Plate XXI.

                                            DULSIE BRIDGE.

IT is over that part of the river Findhorn, which runs through the parish of Edenkeillie, in the county of
Moray, that the Bridge of Dulsie affords a passage to the military road from Granton to Fort George. This
river takes its rise about fifty miles from the sea, and after rolling its rapid waters through a very moun-
tainous tract of country, and receiving the tributary stream of the Divie, in a course nearly from south-
west to north-east, it loses itself in the Moray (Murray) Firth about four miles below Forres. The bridges
over this, as well as other rivers in this part of North Britain, are not so frequent as they should be: at
present there are only two, besides a sort of natural one near Relugas, where the rocks of the opposite
banks approach within seven feet of each other, and which are connected by a plank, that serves as a bridge
to a great part of the parish, which lies on one side, while the church, to which this is the only road, is
situated upon the other. From this sudden contraction of the channel, the waters of the Findhorn often
rise from floods to the height of thirty feet above their common level. This river also crosses the great
post road to Nairne, Inverness, &c. and although it often detains the mail several hours, and many lives
are annually lost in attempting the passage at dangerous seasons, there is at present no bridge.
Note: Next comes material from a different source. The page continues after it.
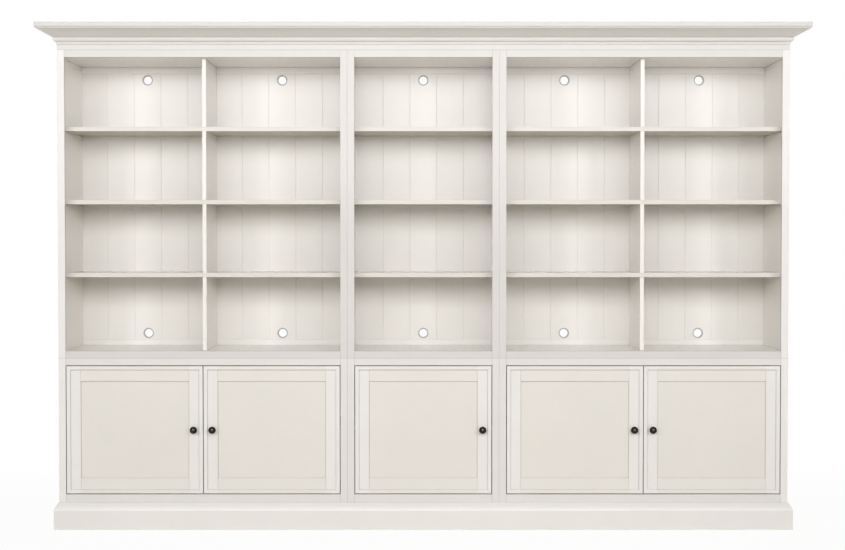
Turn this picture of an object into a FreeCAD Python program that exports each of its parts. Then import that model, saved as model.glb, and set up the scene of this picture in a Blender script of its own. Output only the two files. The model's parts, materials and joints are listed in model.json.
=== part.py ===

Some few
years ago indeed Miss Brodie, of Lethen, procured some aid from the funds of the county, and from private
subscription, with which, added to her own spirited benevolence, she caused one to be erected about a mile
below the house of Coulmony, with an arch of seventy-two feet: but unfortunately, through some defect
in the workmanship, it one night gave way and fell into the river, about a month after it had become
passable. In this view, which was taken in 1799, the inn of Dulsie is seen in the distance to the left.